Requirement ▸ Extract all of the data and reproduce it precisely.

Collected data ▸
- - - - -

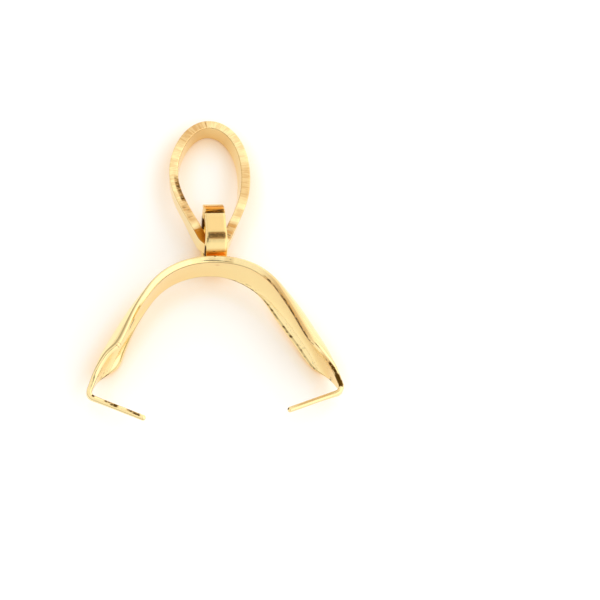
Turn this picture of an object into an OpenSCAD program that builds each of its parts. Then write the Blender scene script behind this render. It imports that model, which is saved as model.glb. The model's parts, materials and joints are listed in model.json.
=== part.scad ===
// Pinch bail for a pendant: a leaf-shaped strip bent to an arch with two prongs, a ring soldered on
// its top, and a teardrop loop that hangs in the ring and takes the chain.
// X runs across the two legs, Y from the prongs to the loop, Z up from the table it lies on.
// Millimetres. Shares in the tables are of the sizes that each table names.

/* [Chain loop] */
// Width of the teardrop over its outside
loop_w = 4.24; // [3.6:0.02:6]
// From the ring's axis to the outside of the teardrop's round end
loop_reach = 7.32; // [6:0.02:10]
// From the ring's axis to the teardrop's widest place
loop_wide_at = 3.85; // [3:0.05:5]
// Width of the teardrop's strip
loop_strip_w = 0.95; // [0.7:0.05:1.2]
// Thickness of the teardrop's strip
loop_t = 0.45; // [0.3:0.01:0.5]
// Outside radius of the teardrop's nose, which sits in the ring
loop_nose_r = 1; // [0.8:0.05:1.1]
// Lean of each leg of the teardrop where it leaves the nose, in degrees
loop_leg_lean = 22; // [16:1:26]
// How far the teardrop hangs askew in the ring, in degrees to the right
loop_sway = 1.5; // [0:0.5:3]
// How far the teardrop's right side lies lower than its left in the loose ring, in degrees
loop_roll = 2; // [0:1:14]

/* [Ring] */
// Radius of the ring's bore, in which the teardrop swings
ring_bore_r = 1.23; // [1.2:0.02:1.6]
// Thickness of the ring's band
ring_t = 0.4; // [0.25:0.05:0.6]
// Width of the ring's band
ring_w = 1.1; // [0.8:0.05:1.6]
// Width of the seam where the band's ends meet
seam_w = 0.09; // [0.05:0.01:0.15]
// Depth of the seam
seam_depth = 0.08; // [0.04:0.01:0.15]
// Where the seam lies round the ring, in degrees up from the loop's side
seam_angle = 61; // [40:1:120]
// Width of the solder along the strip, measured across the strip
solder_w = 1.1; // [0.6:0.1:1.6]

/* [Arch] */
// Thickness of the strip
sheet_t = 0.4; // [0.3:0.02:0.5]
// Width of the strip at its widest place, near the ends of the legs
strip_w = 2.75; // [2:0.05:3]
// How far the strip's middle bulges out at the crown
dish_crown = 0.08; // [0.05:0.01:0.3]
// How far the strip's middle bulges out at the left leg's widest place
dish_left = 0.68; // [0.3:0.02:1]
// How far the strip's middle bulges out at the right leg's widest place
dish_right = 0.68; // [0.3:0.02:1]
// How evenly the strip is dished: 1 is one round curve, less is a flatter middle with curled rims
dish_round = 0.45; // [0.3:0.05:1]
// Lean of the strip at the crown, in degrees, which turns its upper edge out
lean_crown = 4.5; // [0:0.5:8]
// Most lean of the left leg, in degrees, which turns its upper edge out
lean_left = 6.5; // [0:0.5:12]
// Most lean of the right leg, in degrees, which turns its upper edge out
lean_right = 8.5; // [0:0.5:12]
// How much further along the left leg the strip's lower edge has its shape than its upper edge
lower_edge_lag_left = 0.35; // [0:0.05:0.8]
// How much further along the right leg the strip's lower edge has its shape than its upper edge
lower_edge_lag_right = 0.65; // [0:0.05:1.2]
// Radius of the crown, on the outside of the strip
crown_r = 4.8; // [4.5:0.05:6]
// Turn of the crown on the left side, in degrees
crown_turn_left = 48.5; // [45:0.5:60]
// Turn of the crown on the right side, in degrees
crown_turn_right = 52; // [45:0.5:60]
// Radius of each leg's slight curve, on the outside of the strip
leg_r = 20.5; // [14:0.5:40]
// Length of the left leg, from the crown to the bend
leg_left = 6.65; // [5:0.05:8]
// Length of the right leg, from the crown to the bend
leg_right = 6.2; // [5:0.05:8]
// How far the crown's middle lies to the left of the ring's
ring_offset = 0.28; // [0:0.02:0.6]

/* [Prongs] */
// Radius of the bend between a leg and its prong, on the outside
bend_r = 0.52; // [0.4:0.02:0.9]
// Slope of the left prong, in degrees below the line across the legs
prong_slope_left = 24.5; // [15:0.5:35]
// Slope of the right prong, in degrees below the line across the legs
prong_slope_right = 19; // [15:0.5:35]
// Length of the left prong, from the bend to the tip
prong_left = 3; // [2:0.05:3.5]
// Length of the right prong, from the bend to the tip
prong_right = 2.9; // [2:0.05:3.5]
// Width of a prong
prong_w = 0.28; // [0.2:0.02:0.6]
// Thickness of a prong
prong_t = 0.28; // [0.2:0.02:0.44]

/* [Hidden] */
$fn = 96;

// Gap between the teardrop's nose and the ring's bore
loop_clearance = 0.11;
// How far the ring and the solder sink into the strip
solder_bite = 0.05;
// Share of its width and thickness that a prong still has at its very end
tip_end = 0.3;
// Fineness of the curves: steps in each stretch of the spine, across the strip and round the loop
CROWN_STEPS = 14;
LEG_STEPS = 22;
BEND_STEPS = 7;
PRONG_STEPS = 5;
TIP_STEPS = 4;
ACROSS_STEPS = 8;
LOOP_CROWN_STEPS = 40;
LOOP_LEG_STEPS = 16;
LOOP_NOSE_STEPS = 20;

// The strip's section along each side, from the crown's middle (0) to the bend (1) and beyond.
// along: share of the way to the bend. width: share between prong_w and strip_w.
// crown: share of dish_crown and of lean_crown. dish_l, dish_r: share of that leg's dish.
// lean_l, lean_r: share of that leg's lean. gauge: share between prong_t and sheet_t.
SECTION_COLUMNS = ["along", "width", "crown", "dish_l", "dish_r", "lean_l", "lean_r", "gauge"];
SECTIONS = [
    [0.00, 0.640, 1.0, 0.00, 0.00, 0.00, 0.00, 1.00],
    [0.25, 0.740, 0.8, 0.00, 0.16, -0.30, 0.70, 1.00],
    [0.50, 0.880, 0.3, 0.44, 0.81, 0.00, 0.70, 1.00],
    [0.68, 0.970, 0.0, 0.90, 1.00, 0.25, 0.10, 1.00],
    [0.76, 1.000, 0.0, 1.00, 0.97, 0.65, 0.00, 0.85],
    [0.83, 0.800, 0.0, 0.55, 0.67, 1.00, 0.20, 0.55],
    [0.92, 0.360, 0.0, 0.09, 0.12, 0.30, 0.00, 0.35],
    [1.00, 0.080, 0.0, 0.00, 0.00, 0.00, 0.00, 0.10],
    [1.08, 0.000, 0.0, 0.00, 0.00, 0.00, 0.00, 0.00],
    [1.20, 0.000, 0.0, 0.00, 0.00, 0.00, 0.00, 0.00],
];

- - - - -

The result ▸
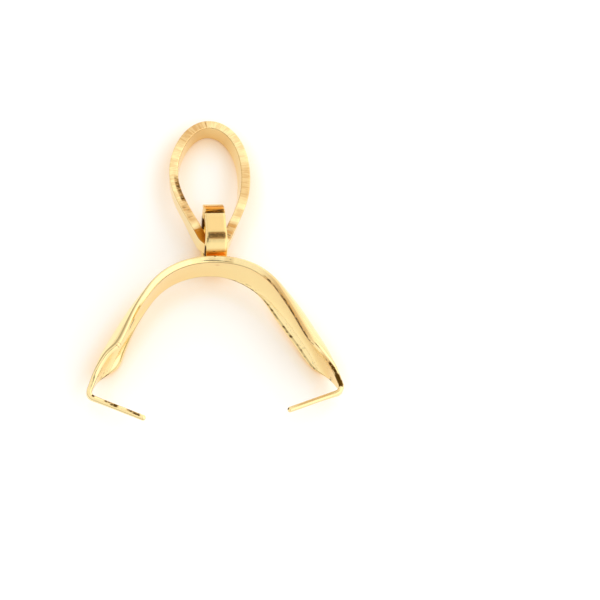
Turn this picture of an object into an OpenSCAD program that builds each of its parts. Then write the Blender scene script behind this render. It imports that model, which is saved as model.glb. The model's parts, materials and joints are listed in model.json.
=== part.scad ===
// Pinch bail for a pendant: a leaf-shaped strip bent to an arch with two prongs, a ring soldered on
// its top, and a teardrop loop that hangs in the ring and takes the chain.
// X runs across the two legs, Y from the prongs to the loop, Z up from the table it lies on.
// Millimetres. Shares in the tables are of the sizes that each table names.

/* [Chain loop] */
// Width of the teardrop over its outside
loop_w = 4.24; // [3.6:0.02:6]
// From the ring's axis to the outside of the teardrop's round end
loop_reach = 7.32; // [6:0.02:10]
// From the ring's axis to the teardrop's widest place
loop_wide_at = 3.85; // [3:0.05:5]
// Width of the teardrop's strip
loop_strip_w = 0.95; // [0.7:0.05:1.2]
// Thickness of the teardrop's strip
loop_t = 0.45; // [0.3:0.01:0.5]
// Outside radius of the teardrop's nose, which sits in the ring
loop_nose_r = 1; // [0.8:0.05:1.1]
// Lean of each leg of the teardrop where it leaves the nose, in degrees
loop_leg_lean = 22; // [16:1:26]
// How far the teardrop hangs askew in the ring, in degrees to the right
loop_sway = 1.5; // [0:0.5:3]
// How far the teardrop's right side lies lower than its left in the loose ring, in degrees
loop_roll = 2; // [0:1:14]

/* [Ring] */
// Radius of the ring's bore, in which the teardrop swings
ring_bore_r = 1.23; // [1.2:0.02:1.6]
// Thickness of the ring's band
ring_t = 0.4; // [0.25:0.05:0.6]
// Width of the ring's band
ring_w = 1.1; // [0.8:0.05:1.6]
// Width of the seam where the band's ends meet
seam_w = 0.09; // [0.05:0.01:0.15]
// Depth of the seam
seam_depth = 0.08; // [0.04:0.01:0.15]
// Where the seam lies round the ring, in degrees up from the loop's side
seam_angle = 61; // [40:1:120]
// Width of the solder along the strip, measured across the strip
solder_w = 1.1; // [0.6:0.1:1.6]

/* [Arch] */
// Thickness of the strip
sheet_t = 0.4; // [0.3:0.02:0.5]
// Width of the strip at its widest place, near the ends of the legs
strip_w = 2.75; // [2:0.05:3]
// How far the strip's middle bulges out at the crown
dish_crown = 0.08; // [0.05:0.01:0.3]
// How far the strip's middle bulges out at the left leg's widest place
dish_left = 0.68; // [0.3:0.02:1]
// How far the strip's middle bulges out at the right leg's widest place
dish_right = 0.68; // [0.3:0.02:1]
// How evenly the strip is dished: 1 is one round curve, less is a flatter middle with curled rims
dish_round = 0.45; // [0.3:0.05:1]
// Lean of the strip at the crown, in degrees, which turns its upper edge out
lean_crown = 4.5; // [0:0.5:8]
// Most lean of the left leg, in degrees, which turns its upper edge out
lean_left = 6.5; // [0:0.5:12]
// Most lean of the right leg, in degrees, which turns its upper edge out
lean_right = 8.5; // [0:0.5:12]
// How much further along the left leg the strip's lower edge has its shape than its upper edge
lower_edge_lag_left = 0.35; // [0:0.05:0.8]
// How much further along the right leg the strip's lower edge has its shape than its upper edge
lower_edge_lag_right = 0.65; // [0:0.05:1.2]
// Radius of the crown, on the outside of the strip
crown_r = 4.8; // [4.5:0.05:6]
// Turn of the crown on the left side, in degrees
crown_turn_left = 48.5; // [45:0.5:60]
// Turn of the crown on the right side, in degrees
crown_turn_right = 52; // [45:0.5:60]
// Radius of each leg's slight curve, on the outside of the strip
leg_r = 20.5; // [14:0.5:40]
// Length of the left leg, from the crown to the bend
leg_left = 6.65; // [5:0.05:8]
// Length of the right leg, from the crown to the bend
leg_right = 6.2; // [5:0.05:8]
// How far the crown's middle lies to the left of the ring's
ring_offset = 0.28; // [0:0.02:0.6]

/* [Prongs] */
// Radius of the bend between a leg and its prong, on the outside
bend_r = 0.52; // [0.4:0.02:0.9]
// Slope of the left prong, in degrees below the line across the legs
prong_slope_left = 24.5; // [15:0.5:35]
// Slope of the right prong, in degrees below the line across the legs
prong_slope_right = 19; // [15:0.5:35]
// Length of the left prong, from the bend to the tip
prong_left = 3; // [2:0.05:3.5]
// Length of the right prong, from the bend to the tip
prong_right = 2.9; // [2:0.05:3.5]
// Width of a prong
prong_w = 0.28; // [0.2:0.02:0.6]
// Thickness of a prong
prong_t = 0.28; // [0.2:0.02:0.44]

/* [Hidden] */
$fn = 96;

// Gap between the teardrop's nose and the ring's bore
loop_clearance = 0.11;
// How far the ring and the solder sink into the strip
solder_bite = 0.05;
// Share of its width and thickness that a prong still has at its very end
tip_end = 0.3;
// Fineness of the curves: steps in each stretch of the spine, across the strip and round the loop
CROWN_STEPS = 14;
LEG_STEPS = 22;
BEND_STEPS = 7;
PRONG_STEPS = 5;
TIP_STEPS = 4;
ACROSS_STEPS = 8;
LOOP_CROWN_STEPS = 40;
LOOP_LEG_STEPS = 16;
LOOP_NOSE_STEPS = 20;

// The strip's section along each side, from the crown's middle (0) to the bend (1) and beyond.
// along: share of the way to the bend. width: share between prong_w and strip_w.
// crown: share of dish_crown and of lean_crown. dish_l, dish_r: share of that leg's dish.
// lean_l, lean_r: share of that leg's lean. gauge: share between prong_t and sheet_t.
SECTION_COLUMNS = ["along", "width", "crown", "dish_l", "dish_r", "lean_l", "lean_r", "gauge"];
SECTIONS = [
    [0.00, 0.640, 1.0, 0.00, 0.00, 0.00, 0.00, 1.00],
    [0.25, 0.740, 0.8, 0.00, 0.16, -0.30, 0.70, 1.00],
    [0.50, 0.880, 0.3, 0.44, 0.81, 0.00, 0.70, 1.00],
    [0.68, 0.970, 0.0, 0.90, 1.00, 0.25, 0.10, 1.00],
    [0.76, 1.000, 0.0, 1.00, 0.97, 0.65, 0.00, 0.85],
    [0.83, 0.800, 0.0, 0.55, 0.67, 1.00, 0.20, 0.55],
    [0.92, 0.360, 0.0, 0.09, 0.12, 0.30, 0.00, 0.35],
    [1.00, 0.080, 0.0, 0.00, 0.00, 0.00, 0.00, 0.10],
    [1.08, 0.000, 0.0, 0.00, 0.00, 0.00, 0.00, 0.00],
    [1.20, 0.000, 0.0, 0.00, 0.00, 0.00, 0.00, 0.00],
];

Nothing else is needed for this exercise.